It’s that time of year again, New Yorkers. Time to hop on the train, get down to Coney Island and remember that this concrete jungle is literally surrounded by water. Summer in the City is here and it’s time to get outside and embrace your mischievous nature at the 34 annual Mermaid Parade, in Coney Island on June 18th, 2016 from 1-4pm.
The Mermaid Parade is the nation’s largest “art parade” and Coney Island’s busiest day of the year, with tens of thousands of spectators expected along the parade route, and it’s not too hard to see why the Mermaid Parade is so popular. With over 3,000 mermaid “subjects,” quirky floats, antique cars, and some of the most creative handmade costumes you’ll ever see, the Mermaid Parade definitely fulfills its goal of “bringing mythology to life.”
The chance to glimpse a mermaid has enticed people for centuries, but, like so many things, the original story of the mermaid begins in the Mediterranean…
The First Mermaids
Ever since men could sail, they’ve been telling tales of the sea. Naturally, the first myths and legends of lonely sailors in the Mediterranean included accounts of beautiful elusive sea nymphs that existed just out of reach. However, the first mermaids were a far cry from our modern concept of the friendly energetic men and women at the Coney Island Mermaid Parade. In fact, the original mermaids were downright deadly.
Siren Song of the Sea
The original Greek name for mermaid—“Seirén”—is related to the word for rope and literally means “ones who tie or grab.” Since their creation, mermaids have been hazardous creatures that enchant and fascinate anyone who sees—or hears—them.
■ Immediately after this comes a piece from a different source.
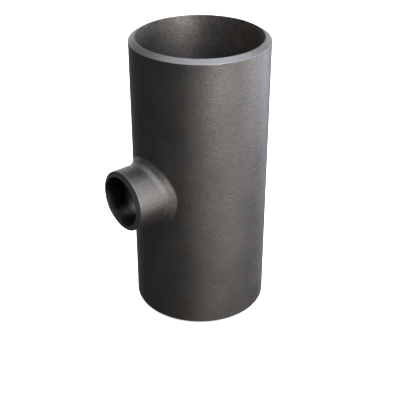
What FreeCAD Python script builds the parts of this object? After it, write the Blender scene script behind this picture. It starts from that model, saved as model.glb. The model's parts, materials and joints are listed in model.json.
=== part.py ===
import FreeCAD, Part
import Sketcher
import math
import os

# A reducing butt weld tee: one seamless steel fitting. A long straight run has a smaller outlet
# drawn out of its side at mid length. All three ends are turned to a weld bevel with a narrow land.
#
# Frame: millimetres. The origin is where the run's axis and the outlet's axis cross. The run lies
# along Z and stands on its lower end, and the outlet points along +X.

DRIVING_SIZES = (
    ("run_outside_dia", 60.3, "outside diameter of the run"),
    ("run_wall", 2.9, "wall of the run"),
    ("run_centre_to_end", 64.0, "from the outlet's axis to each end of the run"),
    ("outlet_outside_dia", 26.9, "outside diameter of the outlet"),
    ("outlet_wall", 2.3, "wall of the outlet"),
    ("outlet_centre_to_end", 44.0, "from the run's axis to the end of the outlet"),
    ("saddle_width", 2.7, "width of the saddle round the outlet, on the run and on the outlet alike"),
    ("saddle_foot_hollow", 2.0, "radius of the hollow where the saddle meets the run"),
    ("saddle_neck_hollow", 4.5, "radius of the hollow where the saddle meets the outlet"),
    ("crotch_reach", 15.0, "radius about the outlet's axis where the inner blend leaves the bore"),
    ("bevel_angle", 31.0, "angle in degrees between a weld bevel and its end plane"),
    ("weld_land", 0.4, "width of the flat ring left at each end, inside the bevel"),
    ("cut_overrun", 5.0, "how far a bore or a bevel cut runs past the face that it cuts"),
)

RUN_RADIUS = "Sizes.run_outside_dia / 2"
RUN_BORE_RADIUS = "Sizes.run_outside_dia / 2 - Sizes.run_wall"
OUTLET_RADIUS = "Sizes.outlet_outside_dia / 2"
OUTLET_BORE_RADIUS = "Sizes.outlet_outside_dia / 2 - Sizes.outlet_wall"
RUN_END = "Sizes.run_centre_to_end"
OUTLET_END = "Sizes.outlet_centre_to_end"
OVERRUN = "Sizes.cut_overrun"

# The inner blend is tightest above and below the outlet and widest at its two sides. A rod along
# the outlet is made of quarters, so that the edge where it leaves the run is divided there.
QUARTERS = 4
QUARTER_TURN = 90.0

# Points closer than this are the same point.
SAME_POINT = 1e-4

UP = FreeCAD.Vector(0, 0, 1)
OUTWARDS = FreeCAD.Vector(1, 0, 0)
FACING_UP = FreeCAD.Rotation()
FACING_DOWN = FreeCAD.Rotation(OUTWARDS, 180)
FACING_OUTWARDS = FreeCAD.Rotation(UP, OUTWARDS)


def write_sizes(doc):
    """Put every driving size in the sheet, with its meaning beside it."""
    sheet = doc.addObject("Spreadsheet::Sheet", "Sizes")
    for row, (alias, value, meaning) in enumerate(DRIVING_SIZES, start=1):
        sheet.set(f"A{row}", meaning)
        sheet.set(f"B{row}", str(value))
        sheet.setAlias(f"B{row}", alias)
    doc.recompute()


# Round forms

def run_rod(doc, name, radius, overrun):
    """A solid round rod along Z, as long as the run plus an overrun at each end."""
    rod = doc.addObject("Part::Cylinder", name)
    rod.setExpression("Radius", radius)
    rod.setExpression("Height", f"2 * ({RUN_END} + {overrun})")
    rod.setExpression("Placement.Base.z", f"-({RUN_END} + {overrun})")
    return rod


def outlet_quarter(doc, name, radius, overrun, index):
    """A quarter of the solid round rod that reaches from the origin along +X."""
    quarter = doc.addObject("Part::Cylinder", f"{name}_{index}")
    quarter.setExpression("Radius", radius)
    quarter.setExpression("Height", f"{OUTLET_END} + {overrun}")
    quarter.Angle = QUARTER_TURN
    turn = FreeCAD.Rotation(OUTWARDS, index * QUARTER_TURN)
    quarter.Placement = FreeCAD.Placement(FreeCAD.Vector(), turn.multiply(FACING_OUTWARDS))
    return quarter


def crossed_rods(doc, name, run_radius, outlet_radius, overrun):
    """A rod along Z with a smaller one out of its side, and the radius of each in millimetres."""
    run = run_rod(doc, f"{name}_run", run_radius, overrun)
    quarters = [
        outlet_quarter(doc, f"{name}_outlet", outlet_radius, overrun, index)
        for index in range(QUARTERS)
    ]
    cross = doc.addObject("Part::MultiFuse", f"{name}_cross")
    cross.Shapes = [run, *quarters]
    cross.Refine = False
    doc.recompute()
    return cross, run.Radius.Value, quarters[0].Radius.Value


# Finding edges

def from_run_axis(point):
    return math.hypot(point.x, point.y)


def from_outlet_axis(point):
    return math.hypot(point.y, point.z)


def edges_where(shape, holds):
    """Number and middle of each edge for which a test holds at its ends and its middle."""
    found = []
    for number, edge in enumerate(shape.Edges, start=1):
        middle = edge.valueAt((edge.FirstParameter + edge.LastParameter) / 2)
        if all(holds(point) for point in (middle, *(vertex.Point for vertex in edge.Vertexes))):
            found.append((number, middle))
    return found


def crossing_edges(cross, run_radius, outlet_radius):
    """The edges where the outlet leaves the run."""
    def lies_on_both(point):
        on_run = abs(from_run_axis(point) - run_radius) < SAME_POINT
        return on_run and abs(from_outlet_axis(point) - outlet_radius) < SAME_POINT

    return edges_where(cross.Shape, lies_on_both)


def rim_edges(saddle, from_axis, radius, from_other_axis, limit):
    """The edges where the saddle meets one tube, all within a limit from the other tube's axis."""
    def lies_on_rim(point):
        on_tube = abs(from_axis(point) - radius) < SAME_POINT
        return on_tube and from_other_axis(point) < limit

    return edges_where(saddle.Shape, lies_on_rim)


# The saddle round the outlet, on the outside

def saddled_cross(doc):
    """The tee's outside. A narrow sloping saddle leads from the outlet to the run."""
    cross, *radii = crossed_rods(doc, "outside", RUN_RADIUS, OUTLET_RADIUS, "0")
    width = doc.Sizes.saddle_width
    saddle = doc.addObject("Part::Chamfer", "saddle")
    saddle.Base = cross
    saddle.Edges = [(number, width, width) for number, _ in crossing_edges(cross, *radii)]
    doc.recompute()

    run_radius, outlet_radius = radii
    near_outlet = outlet_radius + 2 * width
    near_run = run_radius + 2 * width
    foot = rim_edges(saddle, from_run_axis, run_radius, from_outlet_axis, near_outlet)
    neck = rim_edges(saddle, from_outlet_axis, outlet_radius, from_run_axis, near_run)
    hollowed = doc.addObject("Part::Fillet", "hollowed_saddle")
    hollowed.Base = saddle
    hollowed.Edges = [
        (number, radius, radius)
        for rim, radius in (
            (foot, doc.Sizes.saddle_foot_hollow),
            (neck, doc.Sizes.saddle_neck_hollow),
        )
        for number, _ in rim
    ]
    return hollowed


# The blend between the two bores, inside

def blend_radius(angle, run_radius, outlet_radius, reach):
    """Radius of the ball that rolls round the outlet, at an angle about the outlet's axis.

    The ball touches the run and the outlet. Its radius is the one that makes it touch the run on a
    circle of the given reach about the outlet's axis, and it is found by halving.
    """
    low = 0.0
    high = run_radius
    while high - low > SAME_POINT:
        radius = (low + high) / 2
        sideways = (outlet_radius + radius) * math.cos(angle) * run_radius / (run_radius + radius)
        upwards = (outlet_radius + radius) * math.sin(angle)
        if math.hypot(sideways, upwards) < reach:
            low = radius
        else:
            high = radius
    return (low + high) / 2


def blended_cross(doc):
    """The two bores as one solid, with a rolling blend where the outlet's bore leaves the run's."""
    cross, *radii = crossed_rods(doc, "bores", RUN_BORE_RADIUS, OUTLET_BORE_RADIUS, OVERRUN)
    quarter_turn = math.radians(QUARTER_TURN)
    rolled = []
    for number, middle in crossing_edges(cross, *radii):
        start = quarter_turn * math.floor(math.atan2(middle.z, middle.y) / quarter_turn)
        end_radii = [
            blend_radius(angle, *radii, doc.Sizes.crotch_reach)
            for angle in (start, start + quarter_turn)
        ]
        rolled.append((number, *end_radii))
    blend = doc.addObject("Part::Fillet", "crotch")
    blend.Base = cross
    blend.Edges = rolled
    return blend


# The weld bevels

def origin_feature(body, role):
    """The body's own origin plane or axis with the given role."""
    return next(item for item in body.Origin.OriginFeatures if item.Role == role)


def draw_bevel_section(sketch, outside_radius, bore_radius, end):
    """Draw what the bevel tool turns away, with radius across and height upwards.

    The sloping side starts at the outer edge of the land and falls outwards at the bevel angle.
    """
    land_corner = FreeCAD.Vector(28, 64, 0)
    low_corner = FreeCAD.Vector(35, 60, 0)
    high_corner = FreeCAD.Vector(35, 69, 0)
    inner_corner = FreeCAD.Vector(28, 69, 0)
    corners = [land_corner, low_corner, high_corner, inner_corner]
    sloping, outer, top, inner = [
        sketch.addGeometry(Part.LineSegment(corner, corners[(number + 1) % len(corners)]), False)
        for number, corner in enumerate(corners)
    ]

    start, finish = 1, 2
    for side, following in ((sloping, outer), (outer, top), (top, inner), (inner, sloping)):
        sketch.addConstraint(Sketcher.Constraint("Coincident", side, finish, following, start))
    sketch.addConstraint(Sketcher.Constraint("Vertical", outer))
    sketch.addConstraint(Sketcher.Constraint("Horizontal", top))
    sketch.addConstraint(Sketcher.Constraint("Vertical", inner))

    centre = (-1, 1)
    land_radius = f"{bore_radius} + Sizes.weld_land"
    clear_radius = f"{outside_radius} + {OVERRUN}"
    measures = (
        ("DistanceX", centre, (sloping, start), land_corner.x, "land_radius", land_radius),
        ("DistanceX", centre, (sloping, finish), low_corner.x, "clear_radius", clear_radius),
        ("DistanceY", centre, (sloping, start), land_corner.y, "end_height", end),
        ("DistanceY", (sloping, start), (top, start), high_corner.y - land_corner.y,
         "clearance", OVERRUN),
        ("DistanceY", (sloping, finish), (sloping, start), land_corner.y - low_corner.y,
         "bevel_drop", f"(({clear_radius}) - ({land_radius})) * tan(Sizes.bevel_angle)"),
    )
    for kind, first, second, value, label, formula in measures:
        number = sketch.addConstraint(Sketcher.Constraint(kind, *first, *second, value))
        sketch.renameConstraint(number, label)
        sketch.setExpression(f"Constraints.{label}", formula)


def bevel_tool(doc, name, outside_radius, bore_radius, end, facing):
    """The ring that turning one end's bevel takes away, on the end that the facing gives."""
    body = doc.addObject("PartDesign::Body", name)
    sketch = body.newObject("Sketcher::SketchObject", f"{name}_section")
    sketch.AttachmentSupport = [(origin_feature(body, "XZ_Plane"), "")]
    sketch.MapMode = "FlatFace"
    draw_bevel_section(sketch, outside_radius, bore_radius, end)
    turned = body.newObject("PartDesign::Revolution", f"{name}_turned")
    turned.Profile = sketch
    turned.ReferenceAxis = (sketch, ["V_Axis"])
    turned.Angle = 360.0
    body.Placement = FreeCAD.Placement(FreeCAD.Vector(), facing)
    return body


# The tee

def cut_away(doc, name, base, tool):
    """The base without what the tool takes up."""
    result = doc.addObject("Part::Cut", name)
    result.Base = base
    result.Tool = tool
    return result


def tee_body(doc):
    """The whole fitting: formed outside, bored through, and bevelled at its three ends."""
    bored = cut_away(doc, "bored_tee", saddled_cross(doc), blended_cross(doc))
    bevels = doc.addObject("Part::MultiFuse", "bevels")
    bevels.Shapes = [
        bevel_tool(doc, "upper_bevel", RUN_RADIUS, RUN_BORE_RADIUS, RUN_END, FACING_UP),
        bevel_tool(doc, "lower_bevel", RUN_RADIUS, RUN_BORE_RADIUS, RUN_END, FACING_DOWN),
        bevel_tool(doc, "outlet_bevel", OUTLET_RADIUS, OUTLET_BORE_RADIUS, OUTLET_END,
                   FACING_OUTWARDS),
    ]
    tee = cut_away(doc, "finished_tee", bored, bevels)
    tee.Label = "tee_body"
    tee.Placement = FreeCAD.Placement()
    return tee


def check_built(doc):
    """Stop if any object failed to build or has no sound shape."""
    for item in doc.Objects:
        failed = {"Invalid", "Error"} & set(item.State)
        shape = getattr(item, "Shape", None)
        if failed or (shape is not None and (shape.isNull() or not shape.isValid())):
            raise RuntimeError(f"{item.Label} did not build: {item.State}")


def write_parts(parts):
    """Write each piece to its own file, named after it."""
    os.makedirs("parts", exist_ok=True)
    for piece in parts:
        piece.Shape.exportStep(f"parts/{piece.Label}.step")
        volume = piece.Shape.Volume
        print(f"{piece.Label}: {len(piece.Shape.Solids)} solid, {volume:.0f} mm3")


document = FreeCAD.newDocument("ReducingTee")
write_sizes(document)
pieces = [tee_body(document)]
document.recompute()
check_built(document)
write_parts(pieces)
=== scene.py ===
import json
import math
from collections import namedtuple

import bmesh
import bpy
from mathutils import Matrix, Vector


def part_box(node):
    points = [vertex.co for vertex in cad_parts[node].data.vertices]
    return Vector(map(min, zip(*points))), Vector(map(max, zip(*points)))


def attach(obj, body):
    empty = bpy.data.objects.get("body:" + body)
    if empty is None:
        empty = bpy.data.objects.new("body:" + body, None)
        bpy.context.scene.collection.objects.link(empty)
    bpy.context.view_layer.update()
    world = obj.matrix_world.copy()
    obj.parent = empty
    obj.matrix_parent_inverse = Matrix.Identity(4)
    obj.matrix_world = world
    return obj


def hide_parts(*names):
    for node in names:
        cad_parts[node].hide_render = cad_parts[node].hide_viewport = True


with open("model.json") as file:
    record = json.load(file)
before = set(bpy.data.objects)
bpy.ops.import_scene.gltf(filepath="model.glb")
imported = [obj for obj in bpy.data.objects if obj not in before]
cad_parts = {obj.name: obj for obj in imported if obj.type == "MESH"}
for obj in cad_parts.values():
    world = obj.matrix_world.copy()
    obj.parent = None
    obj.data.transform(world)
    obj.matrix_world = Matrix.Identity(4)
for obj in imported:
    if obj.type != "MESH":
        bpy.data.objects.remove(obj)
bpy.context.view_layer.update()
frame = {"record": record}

# A reducing butt weld tee, standing on the end of its run. Its lengths are in millimetres until the
# mesh is written, and angles in radians. The run lies along Z and the outlet points along +X.

MM = 0.001

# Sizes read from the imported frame

high_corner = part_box("tee_body")[1]
mounts = {mount["name"]: mount for mount in frame["record"]["mounts"]}
RUN_END = high_corner.z / MM
OUTLET_END = high_corner.x / MM
RUN_BORE = mounts["run_bore"]["dims"]["r_mm"]
OUTLET_BORE = mounts["outlet_bore"]["dims"]["r_mm"]

# Sizes of the form that the frame does not list

RUN_WALL = 2.9
OUTLET_WALL = 2.3
RUN_RADIUS = RUN_BORE + RUN_WALL
OUTLET_RADIUS = OUTLET_BORE + OUTLET_WALL
SADDLE_WIDTH = 2.7
SADDLE_FOOT_HOLLOW = 2.0
SADDLE_NECK_HOLLOW = 4.5
CROTCH_REACH = 15.0
BEVEL_ANGLE = math.radians(31.0)
WELD_LAND = 0.4
WORN_CORNER = 0.22

# Painted shade in the bores: how much darker colour lies there, as a share, and how deep in that
# changes. In the outlet's bore it is thinner at the mouth, a painted light on the first millimetres,
# and gone past the highlight's start, a painted highlight before the bore begins to open. The run's
# bore gets more painted shade deeper in.

OUTLET_MOUTH_SHADE = 0.35
OUTLET_FULL_SHADE_DEPTH = 3.0
OUTLET_HIGHLIGHT_START = 9.4
OUTLET_HIGHLIGHT_FULL = 11.2
RUN_BORE_SHADE = 0.45
RUN_FULL_SHADE_DEPTH = 28.0

# The mesh's own grid: a window round the outlet, in even steps, and the rest of the run beside it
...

In Homer’s Odyssey—the first written account of mermaids—Odysseus has to literally tie himself to the mast to avoid drowning himself to reach the singing mermaids because of their irresistible siren song (there’s that whole “rope” thing again).
Even though the concept of the mermaid has changed across the globe over the years—in Scotland mermaids are half salmon, in ancient China pearls were mermaid tears, and mermaids were funeral emblems in Assyrian empire—mermaids never cease to capture our imagination.
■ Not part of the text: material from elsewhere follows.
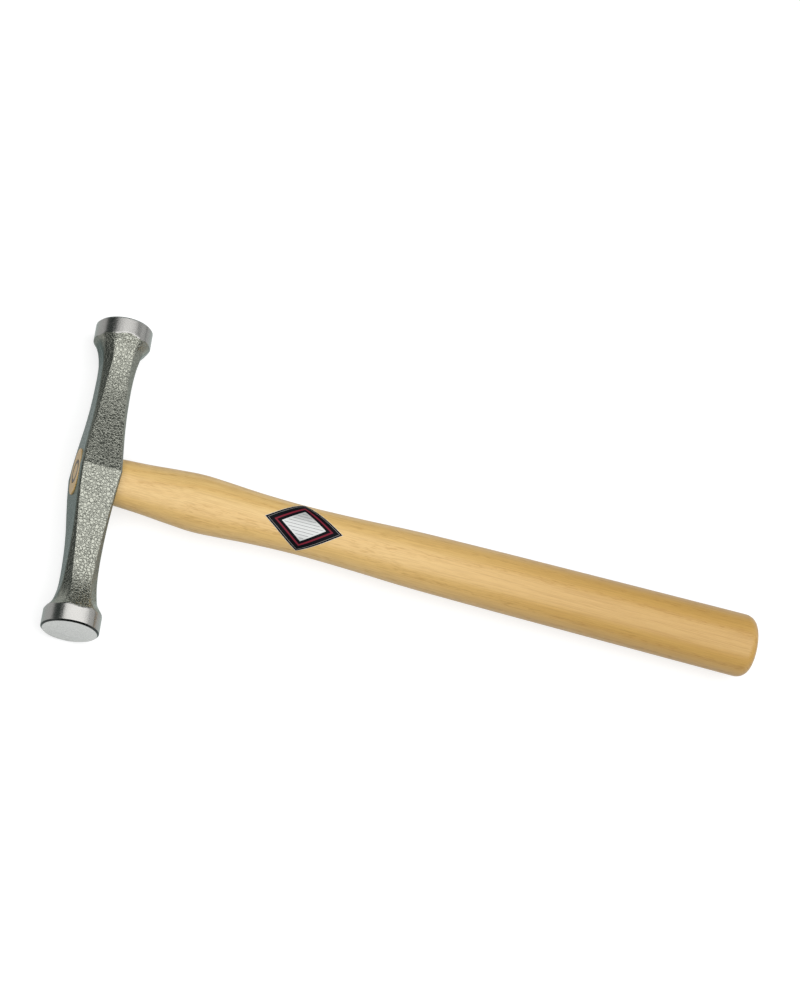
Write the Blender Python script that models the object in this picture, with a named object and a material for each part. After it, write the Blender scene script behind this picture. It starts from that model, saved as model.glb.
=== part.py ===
"""Light two-faced metalworker's hammer: forged head, ash handle, ring wedge and a plain label.

The hammer lies on its side on the ground plane. +X runs along the handle to its butt, +Y to one striking
face, and +Z is the normal of the side that shows. The origin is below the middle of the whole object.
"""

import math

import bmesh
import bpy
import numpy as np
from mathutils import Vector

MM = 0.001

# Driving dimensions of the whole tool
OVERALL_LENGTH = 304.5 * MM
HEAD_LENGTH = 135.5 * MM
RIM_RADIUS = 11.8 * MM
FIT_GAP = 0.3 * MM

# The head's axis, and the height of the handle's axis above the ground
HEAD_X = RIM_RADIUS - OVERALL_LENGTH / 2
AXIS_Z = RIM_RADIUS
HANDLE_REACH = OVERALL_LENGTH - RIM_RADIUS

# Head: an eight-sided forging, widest at the eye, that flares out into two round rims
RIM_BAND = 7.7 * MM
RIM_CHAMFER = 0.7 * MM
ROUNDING_START = 50.0 * MM
CORNERS = 8
POINTS_PER_SIDE = 4
# Each row: distance from the eye's middle, depth to the front, depth to the handle's side,
# half thickness over the cheeks, corner cut
HEAD_OUTLINE = [
    (0.0, 9.5, 7.5, 11.8, 1.0),
    (8.0, 9.05, 7.0, 10.5, 1.1),
    (16.0, 8.35, 6.55, 9.25, 1.2),
    (24.0, 7.6, 6.3, 8.1, 1.4),
    (32.0, 7.15, 6.3, 7.3, 1.8),
    (40.0, 7.0, 6.45, 6.9, 2.3),
    (46.0, 7.05, 6.85, 6.9, 2.9),
    (50.0, 7.3, 7.3, 7.3, 3.4),
    (53.0, 7.9, 7.9, 7.9, 3.9),
    (56.0, 8.9, 8.8, 9.0, 4.7),
    (58.5, 10.2, 10.6, 10.5, 5.7),
    (60.05, 11.6, 11.6, 11.6, 6.8),
]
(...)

The Mediterranean Mermaid: Between Two Worlds
The mermaid, a creature that exists between two worlds—both land and sea—is an excellent symbol of the fluid, ever-changing culture and history that makes the Mediterranean itself so captivating. Every Mediterranean nation from Greece to Morocco calls this sea home. Each is tied to it for food, for trade, and for stories that have thrill and excite people for millennia, and will enchant us for millennia to come.
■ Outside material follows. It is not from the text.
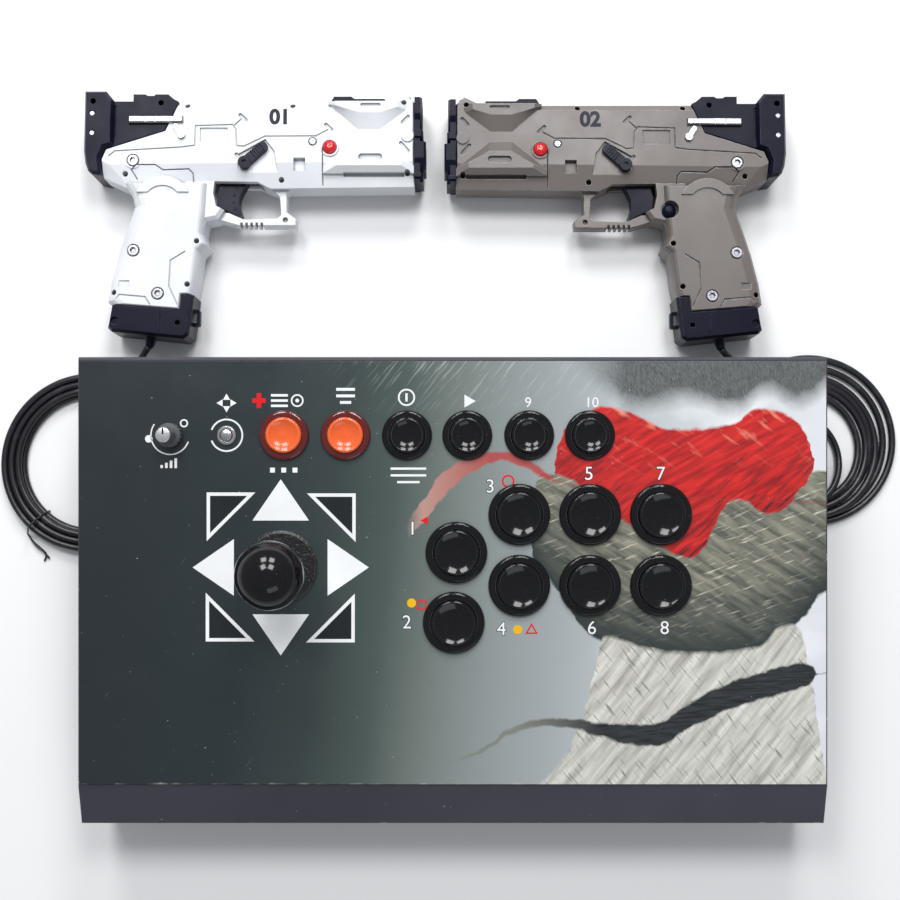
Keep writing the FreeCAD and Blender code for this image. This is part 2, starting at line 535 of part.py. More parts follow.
# blocks on the ring: low, high, front, and how much of the block its lower face takes
MUZZLE_BLOCKS = [(92.6, 98.0, 198.9, 0.45), (100.4, 116.8, 200.3, 0.36), (117.4, 123.6, 198.7, 0.3),
                 (125.4, 143.2, 198.1, 0.42)]
MUZZLE_EYE = (134.2, 7.9)     # height, radius
MUZZLE_LAMP = (108.6, 6.4)
BARREL_FRONT = 197.4
SCREW_HOLES = [(59.9, 137.8), (121.9, 137.8), (187.3, 139.4), (115.4, 93.9), (117.2, 71.3), (189.5, 97.5),
               (23.8, 97.2), (66.8, 56.6), (61.6, 31.1), (18.9, 26.4)]
HEX_BOLTS = [(28.5, 104.9), (30.0, 51.0), (44.6, 25.6)]
SLOTS = [((91.2, 132.0), (94.4, 129.0)), ((141.6, 126.2), (144.8, 123.2)), ((189.8, 131.0), (186.6, 127.6)),
         ((189.8, 110.5), (185.6, 115.2)), ((89.2, 108.4), (90.2, 107.2))]
LOWER_WEDGE = [(139.5, 100.5), (160.5, 117.3), (173.6, 117.3), (193.3, 101.5), (193.3, 97.0), (139.5, 97.0)]
UPPER_WEDGE = [(143.0, 138.6), (160.3, 123.4), (173.2, 123.4), (188.6, 135.0), (189.5, 140.3), (143.0, 140.0)]
WEDGE_ROOT = 7.0          # how far the wedges go down into the side wall
PANEL_LINES = [
    [(143.2, 123.4), (135.8, 119.4), (105.8, 119.2), (93.5, 113.2), (89.3, 113.5), (88.7, 123.4),
     (86.6, 126.2),
     (65.0, 125.5), (64.7, 113.8), (56.6, 112.7), (17.8, 110.4), (14.3, 107.6)],
    [(93.0, 130.6), (88.0, 126.0)],
    [(30.7, 102.3), (41.6, 102.3), (46.0, 99.4), (61.2, 99.9), (63.6, 97.4), (63.8, 93.0)],
    [(30.7, 102.3), (27.6, 99.4), (30.6, 94.4)],
    [(139.7, 91.0), (139.7, 112.0)],
    [(60.0, 50.2), (51.8, 45.1), (51.1, 29.9), (56.0, 19.4)],
    [(19.6, 21.6), (22.4, 24.9), (37.3, 23.6), (40.0, 19.4)],
]


def surface_w(u, v):
    """Half thickness of the bare receiver or grip at a point of its side."""
    if v < 92.0 and u < 75.0:
        return GRIP_W
    if v > LOWER_LEAN_TOP:
        return SIDE_W
    return SIDE_W - LOWER_LEAN_DEPTH * (LOWER_LEAN_TOP - v) / (LOWER_LEAN_TOP - 90.0)


def groove(line, width=0.8, depth=0.7):
    """Cutters that follow a panel line over the gun's side, each a thin upright plate."""
    plates = []
    for (u0, v0), (u1, v1) in zip(line, line[1:]):
        length = math.hypot(u1 - u0, v1 - v0)
        du, dv = (u1 - u0) / length * width / 2, (v1 - v0) / length * width / 2
        u0, v0, u1, v1 = u0 - du, v0 - dv, u1 + du, v1 + dv
        low0, low1 = surface_w(u0, v0) - depth, surface_w(u1, v1) - depth
        face = Part.makePolygon([V(u0 + dv, v0 - du, low0), V(u1 + dv, v1 - du, low1),
                                 V(u1 + dv, v1 - du, 25),
                                 V(u0 + dv, v0 - du, 25), V(u0 + dv, v0 - du, low0)])
        plates.append(Part.Face(face).extrude(V(-2 * dv, 2 * du, 0)))
    return plates


def round_slot(start, end, radius, low, high):
    (u0, v0), (u1, v1) = start, end
    length = math.hypot(u1 - u0, v1 - v0)
    nu, nv = -(v1 - v0) / length * radius, (u1 - u0) / length * radius
    middle = prism([(u0 + nu, v0 + nv), (u1 + nu, v1 + nv), (u1 - nu, v1 - nv), (u0 - nu, v0 - nv)], low,
                   high)
    ends = [rod(radius, (u, v, low), (u, v, high)) for u, v in (start, end)]
    return fused([middle] + ends)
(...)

At Nanoosh, we love mermaids, because they remind us that just like them, New York exists between two worlds—city and ocean, concrete streets and Coney Island sand. Pack some traditional Mediterranean hummus, take the train to the beach this summer and remember to enjoy all the sights, sounds, smells, and sensations that New York has to offer, because like mermaids, the great summer weather will be gone in the blink of an eye.